HHIH declared its plans on embarking in vessel navigation technologies this year

HHIH lost the opportunity to augment its shipbuilding business when the European Union (EU) rejected the merger with Daewoo Shipbuilding & Marine Engineering (DSME). However, it provided an opportunity (for HHIH) to embark in other businesses such as liquid hydrogen and autonomous vessels.

Relooking its shipbuilding plans
As at 7 February 2022, HHIH has already secured a total of KRW$3.7 billion (US$3 million) in orders for 34 vessels, meeting 21.2 per cent of its 2022 order target of KRW17.4 billion (US$14 million). The orders include 2 liquefied natural gas (LNG) powered roll-on/roll-off ships, 1 LNG bunkering vessel and 6 2,800 twenty-foot equivalent unit (TEU) container ships.

Han Young-soo, an analyst at Samsung Securities has been observing the movements. He remarked, “Early 2019 when HHIH announced it was going to acquire DSME, it was a time when shipbuilders struggled to secure orders and engaged in price wars. Currently all Korean builders have enough orders on hand amid growing prices. The shipbuilding market is entering the super cycle.” He added HHIH is in a good position to invest in new businesses.

Apart from a good start in the new year, the company has KRW1.5 trillion (US$1.2 billion) of funds for new investments. HHIH’s CEO, Chung Ki-sun laid out the company’s vision early January 2022 listing autonomous navigation, liquid hydrogen and robotics as the 3 key technologies to focus on.

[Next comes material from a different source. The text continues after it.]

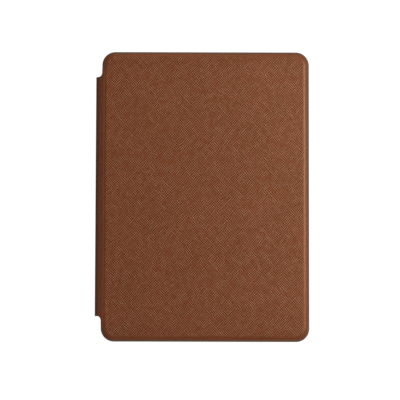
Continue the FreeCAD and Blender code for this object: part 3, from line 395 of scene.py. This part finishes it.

However, a HHIH official said the firm is thoroughly reviewing the EU’s decision to decide on their next step such as where to invest with the cash. “We have proposed 3 new businesses that we will be focusing on and they are all very important. But in terms of this year, in line with our roadmap, we will be concentrating on autonomous navigation technology,” the official pointed out. The EU’s prior disapproval certainly offered HHIH a silver lining in 2022. If the acquisition proceeded, it would cost HHIH KRW6 trillion (US$5 billion).